Shenango Valley Mall was a shopping mall in Hermitage, Pennsylvania, United States. It opened on March 13, 1968, and was closed on May 31, 2024, shortly after the closure of its final anchor store, JCPenney. It was demolished from January to February 2025, and is set to be redeveloped into a mixed-use commercial development named Hickory Fields.

==History==
The land the Shenango Valley Mall sat on was owned by the McConnell family until its sale in 2022. The Shenango Valley Mall opened on March 13, 1968. JCPenney opened at the mall in January 1969, after being previously located in Sharon, Pennsylvania. The mall was renovated in 1997, costing $3.5 million. It was the mall's first major renovation since opening. Kaufmann's also expanded its store. Crown American sold the mall to PREIT in 2003. The mall was then sold by PREIT, along with five others to The Lightstone Group in 2004. Kaufmann's was re-branded as Macy's in August 2006. Shenango Valley Mall and three other malls entered receivership in January 2009, with Jones Lang LaSalle taking over management. Jones Lang LaSalle offered the mall, along with three others, for sale in May 2009. An attempted sale with two other malls failed in 2010.
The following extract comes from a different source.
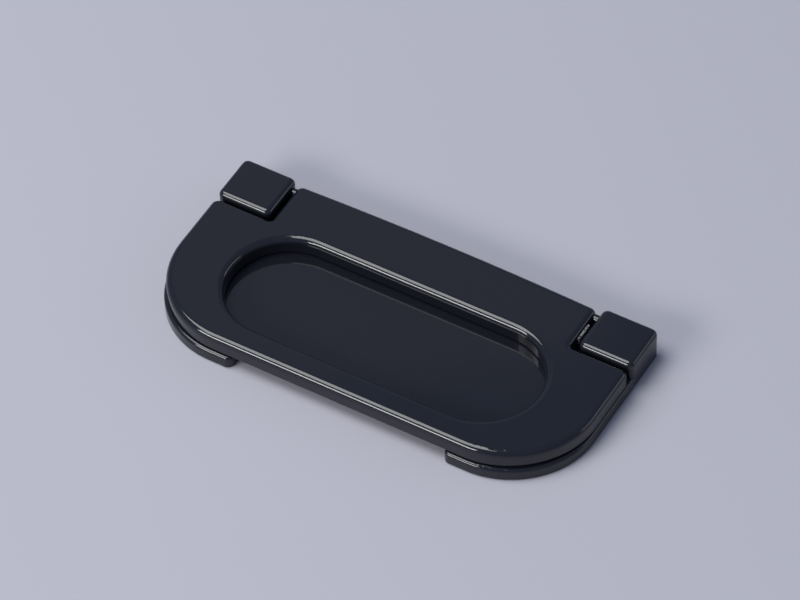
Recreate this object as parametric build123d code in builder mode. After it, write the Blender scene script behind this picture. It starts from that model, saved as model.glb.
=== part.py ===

Shenango Valley Mall made national news due to the closure of both its Macy's and Sears in March 2017. Sears Auto Center was not part of the closure. Firestone and Sears Auto Center were both damaged in the same month by a storm. In 2017, Hermitage City and School District challenged the mall's tax reassessment that significantly reduced its value due to the loss of two anchors. JSMN Shenango Valley Mall defaulted on the mall's $3.430 million loan in February 2018, with courts assigning Metro Commercial as the malls operator. The mall's lender, Iowa Square Realty LLC, won it at sheriff's sale for $50,000 in July 2018. Sears Auto Center closed in October 2018.

Court hearings occurred in December 2018 over Iowa Square Realty's ownership of the mall due to issues with maintenance, unpaid rent, and taxes. The mall in December was $243,000 in debt due to unpaid rent and taxes. Ownership of the mall was given to GFM-23 (McConnell family) by the court in January 2019 due to Iowa Square Realty not paying a court ordered $25,000 bond. Issues in early 2019 include the parking lot and a leaky roof. The mall's tax assessment issues were resolved in June 2019.

=== JCPenney lawsuits ===
In August 2019, GFM-23 reached an agreement to sell the mall to Akron-based developer LRC Realty, who had previously redeveloped a similar mall, The Block Northway, in Pittsburgh's North Hills. On November 7, 2019, the JCPenney Corporation filed a complaint against GFM-23, citing its 1960s lease and owner agreements with the McConnell family and other parties. This agreement was interpreted by JCPenney as giving them the right to approve any changes to the mall's building. The McConnell family argued that these lease agreements were expired, while JCPenney argued that a lease extension agreement in 2003 extended the original 45-year terms of those in the 1960s. This led to LRC Realty not completing their purchase of the mall.

In February 2022, the McConnell family won a Court of Common Pleas decision against JCPenney regarding the mall's redevelopment. Thereafter, in August 2022, the mall was sold to Cleveland-based Butterfli Holdings LLC, a subsidiary of Flicore LLC, which prompted JCPenney to appeal the case to the Pennsylvania Superior Court and Supreme Court. These appeals were denied on October 13, 2023.

On March 8, 2023, Butterfli Holdings sent an eviction notice to JCPenney which would have resulted in its closure by April 8, 2023. JCPenney still occupied the site in August, prompting Butterfli Holdings to announce its intent to sue JCPenney for refusal to vacate the property. In January 2024, JCPenney announced it would close at the Shenango Valley Mall in May. JCPenney closed on May 5, 2024.

=== Closure, demolition and redevelopment ===
On May 31, 2024, the Shenango Valley Mall permanently closed. Demolition began on January 6, 2025, and redevelopment plans were announced on January 13. Demolition was completed on February 23, 2025. The property is to be renamed to Hickory Fields, and its first phase in the western half of the property will include several establishments including Chili's, LongHorn Steakhouse, Chick-fil-A, and Target.